Too much. The cost of the car overcomes the bargains to be had, and the sprawl of the Sunland area was a bit too much for me, though there is a bus to my office from Sunland.

The only houses that really make sense for me are between 400-700 square feet. You read that right. Crazy, isn't it? My first condo in Manhattan was 463 square feet. I can't imagine fitting a house into it.

It took me years to find my JC house, and I still can't believe I got it. I hope to nail this down sooner, while interest rates are still at historic lows, rather than later. I have to live here for work anyway. I might as well be building equity. 

Tuesday, January 03, 2017

We Win Again!

My vote put it over the edge!

Of course, the same day this happened, I concluded I could get a $500k house in Burbank for the same as a $300k house back home, due to property taxes, but hey, it's either going to the bank or the municipality. (shrugs.) 

Things You Don't Need


Sunday, January 01, 2017

A Perfect Afternoon

Just off the plane at LAX.

We now begin the part of the year when I stop complaining about living in Los Angeles.
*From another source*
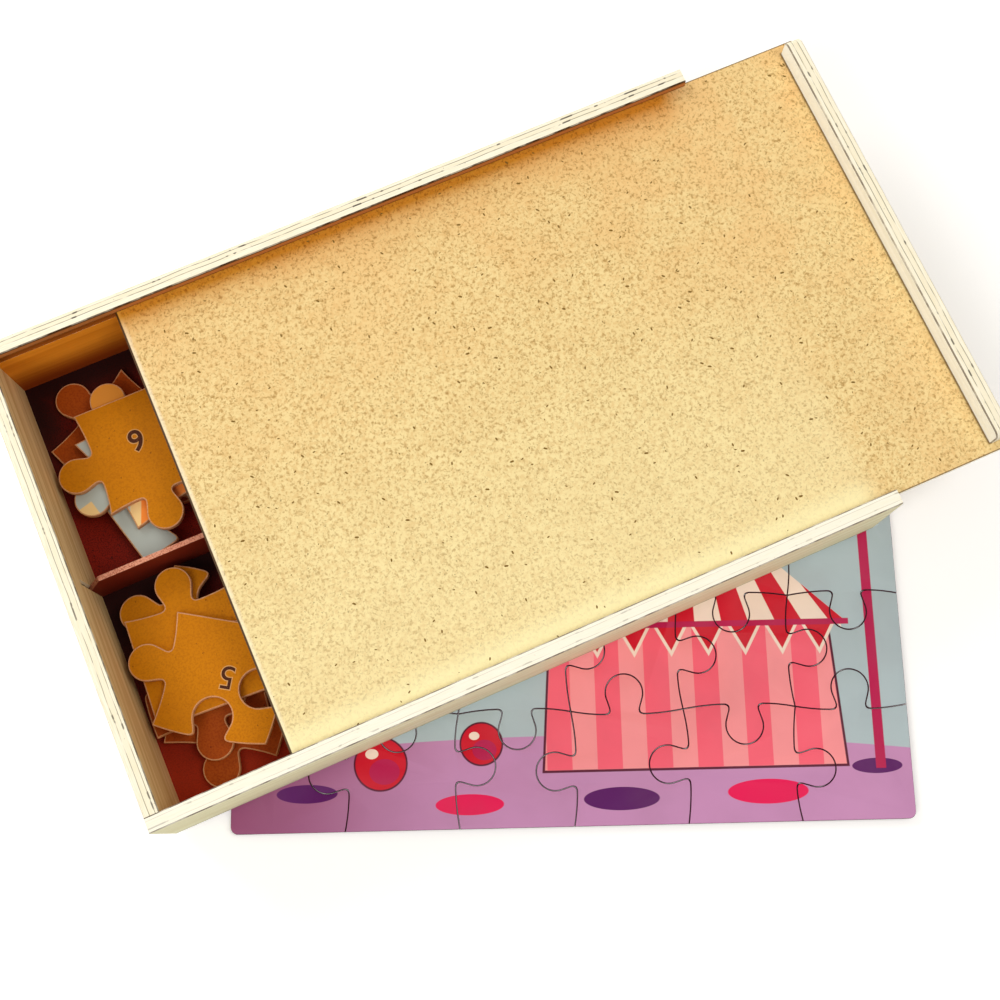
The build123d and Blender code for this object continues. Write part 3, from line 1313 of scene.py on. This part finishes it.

Don't worry. I'll complain extra in the spring to make it up to you.

Top of Class

It is said that getting upgraded on the first day of the new year means good luck. 

Building Bridges

I was upgraded (yay!) on first day of the year, which is always great, even though it only seems to happen when I don't desperately need it.

I kicked up my feet and watched out the window as the plane left Newark.

Good-bye to 2016

My first act of the new year was—again—to get on a plane from Newark to LA.

2016 offered us a glimpse of distant mortality, creeping closer over the coming years, if we can get through the immediate problem of our naive media and tech unsophistication having left us susceptible to economic or nuclear collapse.

I've  had a good run in my adult life, followed every dream and then some, metaphorically seen the fire off the shoulder of Orion, and yet here I am, same spot we're all in.

Only mine is at the airport, so has a plastic knife.

May we get smarter as a species, grieve in segments rather than in a giant wave as in 2016, as icons left us in a herd.

Happy 2017. The bar is low. We can do this.